**Written request**
Repeat each line of the material exactly.
____ Recorded information
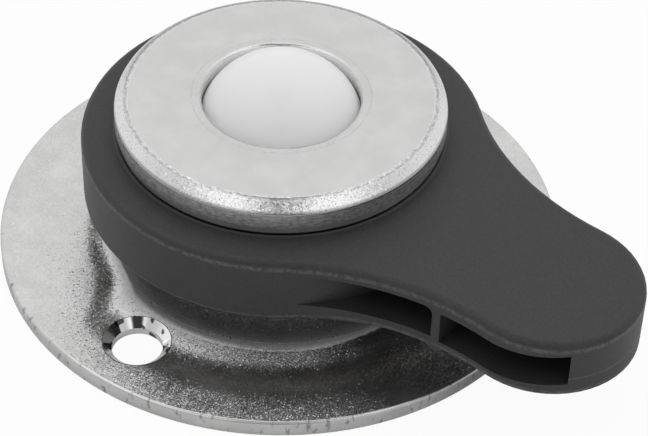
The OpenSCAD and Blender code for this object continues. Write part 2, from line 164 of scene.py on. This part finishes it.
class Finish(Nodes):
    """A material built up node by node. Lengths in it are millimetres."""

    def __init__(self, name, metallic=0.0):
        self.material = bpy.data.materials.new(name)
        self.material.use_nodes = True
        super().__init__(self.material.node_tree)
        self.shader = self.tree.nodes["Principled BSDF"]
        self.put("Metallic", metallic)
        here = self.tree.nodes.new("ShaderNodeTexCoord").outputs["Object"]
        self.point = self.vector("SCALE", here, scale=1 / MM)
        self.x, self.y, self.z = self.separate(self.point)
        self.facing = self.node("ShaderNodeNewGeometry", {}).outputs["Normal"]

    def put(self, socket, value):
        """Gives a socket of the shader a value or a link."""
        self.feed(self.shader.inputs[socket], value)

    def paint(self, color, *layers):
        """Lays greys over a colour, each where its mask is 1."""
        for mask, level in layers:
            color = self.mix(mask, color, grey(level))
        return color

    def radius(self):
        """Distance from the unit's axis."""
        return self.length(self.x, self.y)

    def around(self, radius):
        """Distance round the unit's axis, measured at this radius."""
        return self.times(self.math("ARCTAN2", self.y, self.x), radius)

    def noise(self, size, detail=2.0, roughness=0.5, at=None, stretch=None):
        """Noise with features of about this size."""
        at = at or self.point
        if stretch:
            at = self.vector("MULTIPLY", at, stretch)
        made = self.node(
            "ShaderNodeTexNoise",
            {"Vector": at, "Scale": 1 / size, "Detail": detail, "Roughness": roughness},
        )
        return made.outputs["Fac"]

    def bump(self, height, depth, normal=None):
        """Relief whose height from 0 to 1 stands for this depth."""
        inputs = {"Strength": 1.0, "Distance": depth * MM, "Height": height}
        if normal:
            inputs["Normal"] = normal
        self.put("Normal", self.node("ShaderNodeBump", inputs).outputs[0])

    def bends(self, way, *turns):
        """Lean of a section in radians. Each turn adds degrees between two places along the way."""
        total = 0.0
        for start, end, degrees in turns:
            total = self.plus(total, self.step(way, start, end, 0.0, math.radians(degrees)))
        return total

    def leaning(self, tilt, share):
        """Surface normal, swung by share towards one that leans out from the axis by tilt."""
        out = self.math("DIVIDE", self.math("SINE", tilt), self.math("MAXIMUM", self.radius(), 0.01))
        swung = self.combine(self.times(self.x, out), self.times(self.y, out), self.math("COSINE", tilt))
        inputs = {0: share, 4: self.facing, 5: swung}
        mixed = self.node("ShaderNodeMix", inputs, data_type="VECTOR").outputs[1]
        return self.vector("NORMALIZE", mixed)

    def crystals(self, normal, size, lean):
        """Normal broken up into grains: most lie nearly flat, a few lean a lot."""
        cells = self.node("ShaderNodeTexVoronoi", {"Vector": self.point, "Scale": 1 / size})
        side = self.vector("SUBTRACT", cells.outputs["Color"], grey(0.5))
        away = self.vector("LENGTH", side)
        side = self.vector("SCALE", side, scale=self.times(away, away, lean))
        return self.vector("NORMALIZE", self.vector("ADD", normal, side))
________
**Complete response**
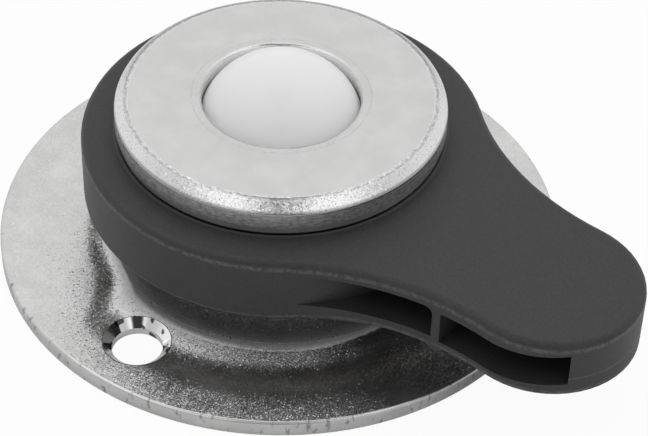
The OpenSCAD and Blender code for this object continues. Write part 2, from line 164 of scene.py on. This part finishes it.
class Finish(Nodes):
    """A material built up node by node. Lengths in it are millimetres."""

    def __init__(self, name, metallic=0.0):
        self.material = bpy.data.materials.new(name)
        self.material.use_nodes = True
        super().__init__(self.material.node_tree)
        self.shader = self.tree.nodes["Principled BSDF"]
        self.put("Metallic", metallic)
        here = self.tree.nodes.new("ShaderNodeTexCoord").outputs["Object"]
        self.point = self.vector("SCALE", here, scale=1 / MM)
        self.x, self.y, self.z = self.separate(self.point)
        self.facing = self.node("ShaderNodeNewGeometry", {}).outputs["Normal"]

    def put(self, socket, value):
        """Gives a socket of the shader a value or a link."""
        self.feed(self.shader.inputs[socket], value)

    def paint(self, color, *layers):
        """Lays greys over a colour, each where its mask is 1."""
        for mask, level in layers:
            color = self.mix(mask, color, grey(level))
        return color

    def radius(self):
        """Distance from the unit's axis."""
        return self.length(self.x, self.y)

    def around(self, radius):
        """Distance round the unit's axis, measured at this radius."""
        return self.times(self.math("ARCTAN2", self.y, self.x), radius)

    def noise(self, size, detail=2.0, roughness=0.5, at=None, stretch=None):
        """Noise with features of about this size."""
        at = at or self.point
        if stretch:
            at = self.vector("MULTIPLY", at, stretch)
        made = self.node(
            "ShaderNodeTexNoise",
            {"Vector": at, "Scale": 1 / size, "Detail": detail, "Roughness": roughness},
        )
        return made.outputs["Fac"]

    def bump(self, height, depth, normal=None):
        """Relief whose height from 0 to 1 stands for this depth."""
        inputs = {"Strength": 1.0, "Distance": depth * MM, "Height": height}
        if normal:
            inputs["Normal"] = normal
        self.put("Normal", self.node("ShaderNodeBump", inputs).outputs[0])

    def bends(self, way, *turns):
        """Lean of a section in radians. Each turn adds degrees between two places along the way."""
        total = 0.0
        for start, end, degrees in turns:
            total = self.plus(total, self.step(way, start, end, 0.0, math.radians(degrees)))
        return total

    def leaning(self, tilt, share):
        """Surface normal, swung by share towards one that leans out from the axis by tilt."""
        out = self.math("DIVIDE", self.math("SINE", tilt), self.math("MAXIMUM", self.radius(), 0.01))
        swung = self.combine(self.times(self.x, out), self.times(self.y, out), self.math("COSINE", tilt))
        inputs = {0: share, 4: self.facing, 5: swung}
        mixed = self.node("ShaderNodeMix", inputs, data_type="VECTOR").outputs[1]
        return self.vector("NORMALIZE", mixed)

    def crystals(self, normal, size, lean):
        """Normal broken up into grains: most lie nearly flat, a few lean a lot."""
        cells = self.node("ShaderNodeTexVoronoi", {"Vector": self.point, "Scale": 1 / size})
        side = self.vector("SUBTRACT", cells.outputs["Color"], grey(0.5))
        away = self.vector("LENGTH", side)
        side = self.vector("SCALE", side, scale=self.times(away, away, lean))
        return self.vector("NORMALIZE", self.vector("ADD", normal, side))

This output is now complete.